§ **GIVEN PROBLEM**: Pick out every line holding the string "frame" and copy it.

§ **SOURCE MATERIAL**:
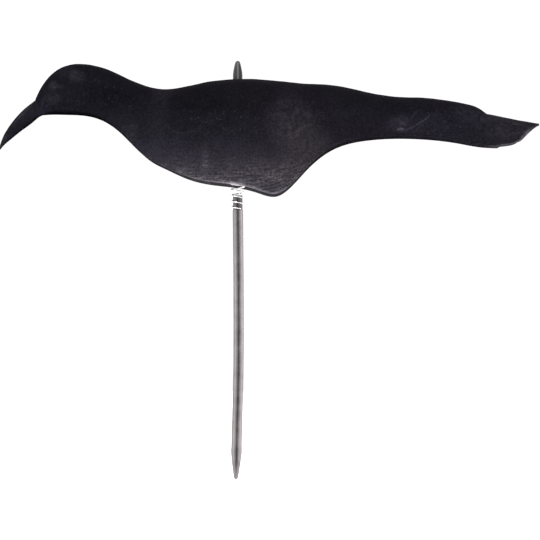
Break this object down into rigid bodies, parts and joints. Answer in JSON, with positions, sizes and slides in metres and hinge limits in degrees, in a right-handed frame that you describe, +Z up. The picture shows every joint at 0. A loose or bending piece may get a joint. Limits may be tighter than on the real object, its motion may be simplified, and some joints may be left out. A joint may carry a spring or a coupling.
{
  "type": "crow decoy",
  "caption": "Life-size flocked half-shell crow decoy, open underneath, carried by a pin and coil spring on a pointed ground stake.",
  "frame": {"origin": "on the stake's axis at the ground line, 110 mm above the stake's tip", "axes": "+Z up along the stake, +X towards the tail, +Y to the bird's right side"},
  "size_m": [0.4516, 0.0976, 0.3498],
  "materials": {
    "flock": "short black flocking on thin moulded plastic, satin bare plastic on the beak",
    "pin_plastic": "moulded, slightly scuffed",
    "spring_steel": "bright zinc-plated wire",
    "stake_plastic": "moulded, satin"
  },
  "bodies": {
    "root": {"crow_shell": "flock", "top_pin": "pin_plastic", "spring": "spring_steel", "stake": "stake_plastic"}
  },
  "joints": []
}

§ **SOLUTION TO THE PROBLEM**:
Break this object down into rigid bodies, parts and joints. Answer in JSON, with positions, sizes and slides in metres and hinge limits in degrees, in a right-handed frame that you describe, +Z up. The picture shows every joint at 0. A loose or bending piece may get a joint. Limits may be tighter than on the real object, its motion may be simplified, and some joints may be left out. A joint may carry a spring or a coupling.
  "frame": {"origin": "on the stake's axis at the ground line, 110 mm above the stake's tip", "axes": "+Z up along the stake, +X towards the tail, +Y to the bird's right side"},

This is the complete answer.